Data lines
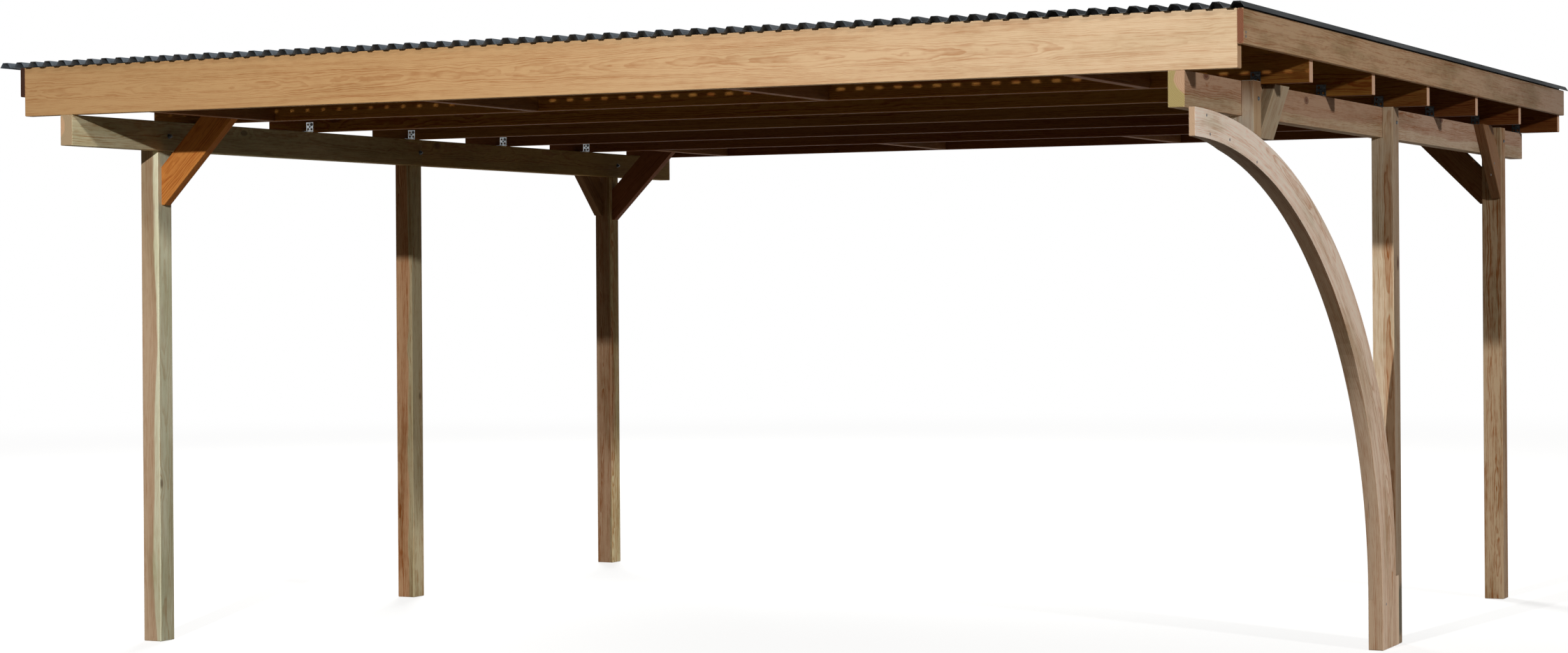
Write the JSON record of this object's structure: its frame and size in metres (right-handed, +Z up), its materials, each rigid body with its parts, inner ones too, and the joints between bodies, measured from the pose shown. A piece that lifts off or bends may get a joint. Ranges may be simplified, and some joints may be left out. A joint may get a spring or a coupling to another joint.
{
  "type": "double timber carport",
  "caption": "Open double carport of squared timber posts, purlins and rafters with a curved entry arch and a flat roof of ribbed steel sheets.",
  "frame": {"origin": "on the ground, under the middle of the roof's bounding box", "axes": "+X to the right along the front, +Y to the back, +Z up"},
  "size_m": [5.308, 5.12, 2.4323],
  "materials": {
    "treated_pine": "matt",
    "fresh_pine": "matt",
    "orange_pine": "matt",
    "shaded_pine": "matt",
    "arch_pine": "matt",
    "roof_steel": "satin",
    "galvanised_steel": "satin"
  },
  "bodies": {
    "root": {"back_nogging_1": "shaded_pine", "back_nogging_2": "shaded_pine", "back_nogging_3": "shaded_pine", "back_nogging_4": "shaded_pine", "entry_arch": "arch_pine", "front_nogging_1": "shaded_pine", "front_nogging_2": "shaded_pine", "front_nogging_3": "shaded_pine", "front_nogging_4": "shaded_pine", "left_back_cross_brace": "treated_pine", "left_back_post": "treated_pine", "left_back_side_brace": "treated_pine", "left_front_cross_brace": "orange_pine", "left_front_post": "treated_pine", "left_front_side_brace": "treated_pine", "left_middle_post": "treated_pine", "left_purlin_back": "treated_pine", "left_purlin_front": "treated_pine", "left_rafter_brackets": "galvanised_steel", "left_side_board": "treated_pine", "rafter_1": "fresh_pine", "rafter_2": "shaded_pine", "rafter_3": "shaded_pine", "rafter_4": "shaded_pine", "rafter_5": "shaded_pine", "rafter_6": "shaded_pine", "rafter_7": "shaded_pine", "right_back_cross_brace": "treated_pine", "right_back_post": "treated_pine", "right_back_side_brace": "treated_pine", "right_front_side_brace": "treated_pine", "right_front_stub": "treated_pine", "right_middle_post": "treated_pine", "right_purlin_back": "treated_pine", "right_purlin_front": "treated_pine", "right_rafter_brackets": "galvanised_steel", "right_side_board": "treated_pine", "roof_sheet_1": "roof_steel", "roof_sheet_2": "roof_steel", "roof_sheet_3": "roof_steel", "roof_sheet_4": "roof_steel", "roof_sheet_5": "roof_steel"}
  },
  "joints": []
}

Task to carry out
Make an exact copy of the listing, including every line.

Response to the exercise
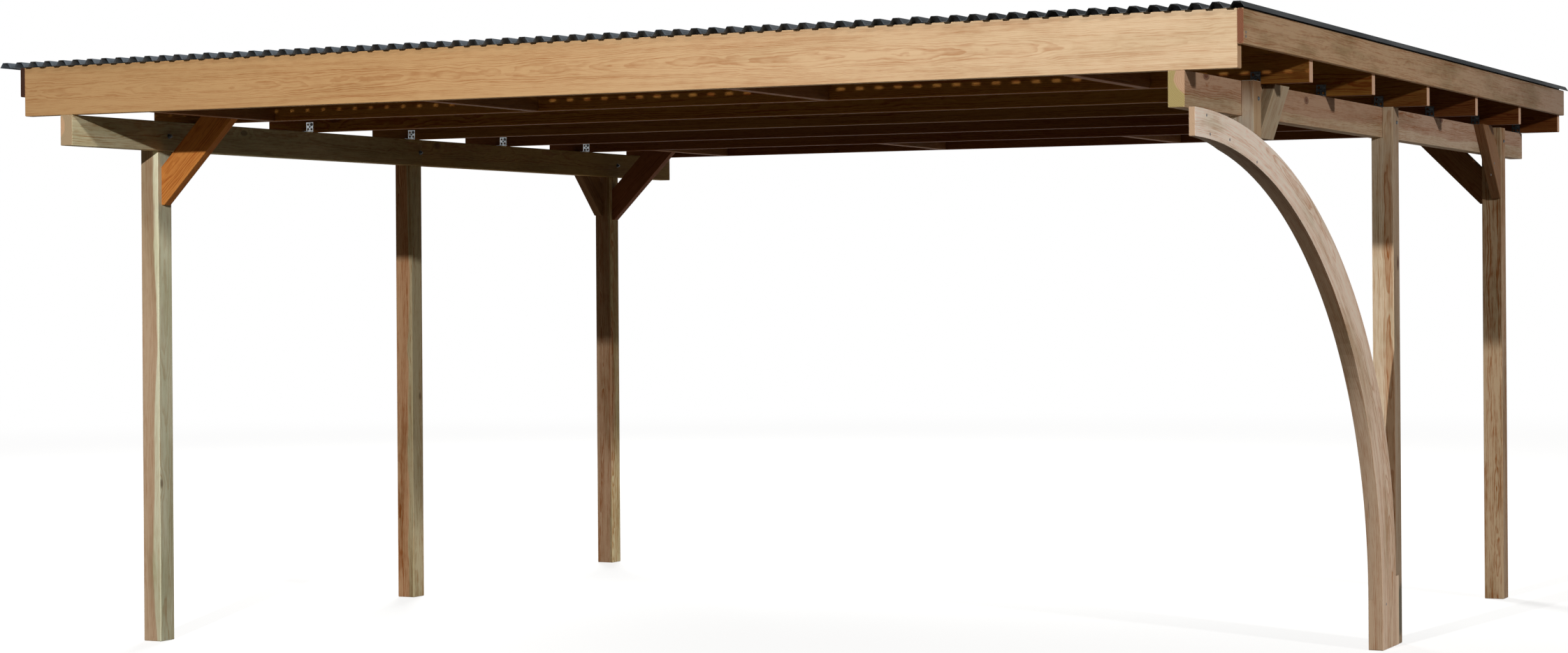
Write the JSON record of this object's structure: its frame and size in metres (right-handed, +Z up), its materials, each rigid body with its parts, inner ones too, and the joints between bodies, measured from the pose shown. A piece that lifts off or bends may get a joint. Ranges may be simplified, and some joints may be left out. A joint may get a spring or a coupling to another joint.
{
  "type": "double timber carport",
  "caption": "Open double carport of squared timber posts, purlins and rafters with a curved entry arch and a flat roof of ribbed steel sheets.",
  "frame": {"origin": "on the ground, under the middle of the roof's bounding box", "axes": "+X to the right along the front, +Y to the back, +Z up"},
  "size_m": [5.308, 5.12, 2.4323],
  "materials": {
    "treated_pine": "matt",
    "fresh_pine": "matt",
    "orange_pine": "matt",
    "shaded_pine": "matt",
    "arch_pine": "matt",
    "roof_steel": "satin",
    "galvanised_steel": "satin"
  },
  "bodies": {
    "root": {"back_nogging_1": "shaded_pine", "back_nogging_2": "shaded_pine", "back_nogging_3": "shaded_pine", "back_nogging_4": "shaded_pine", "entry_arch": "arch_pine", "front_nogging_1": "shaded_pine", "front_nogging_2": "shaded_pine", "front_nogging_3": "shaded_pine", "front_nogging_4": "shaded_pine", "left_back_cross_brace": "treated_pine", "left_back_post": "treated_pine", "left_back_side_brace": "treated_pine", "left_front_cross_brace": "orange_pine", "left_front_post": "treated_pine", "left_front_side_brace": "treated_pine", "left_middle_post": "treated_pine", "left_purlin_back": "treated_pine", "left_purlin_front": "treated_pine", "left_rafter_brackets": "galvanised_steel", "left_side_board": "treated_pine", "rafter_1": "fresh_pine", "rafter_2": "shaded_pine", "rafter_3": "shaded_pine", "rafter_4": "shaded_pine", "rafter_5": "shaded_pine", "rafter_6": "shaded_pine", "rafter_7": "shaded_pine", "right_back_cross_brace": "treated_pine", "right_back_post": "treated_pine", "right_back_side_brace": "treated_pine", "right_front_side_brace": "treated_pine", "right_front_stub": "treated_pine", "right_middle_post": "treated_pine", "right_purlin_back": "treated_pine", "right_purlin_front": "treated_pine", "right_rafter_brackets": "galvanised_steel", "right_side_board": "treated_pine", "roof_sheet_1": "roof_steel", "roof_sheet_2": "roof_steel", "roof_sheet_3": "roof_steel", "roof_sheet_4": "roof_steel", "roof_sheet_5": "roof_steel"}
  },
  "joints": []
}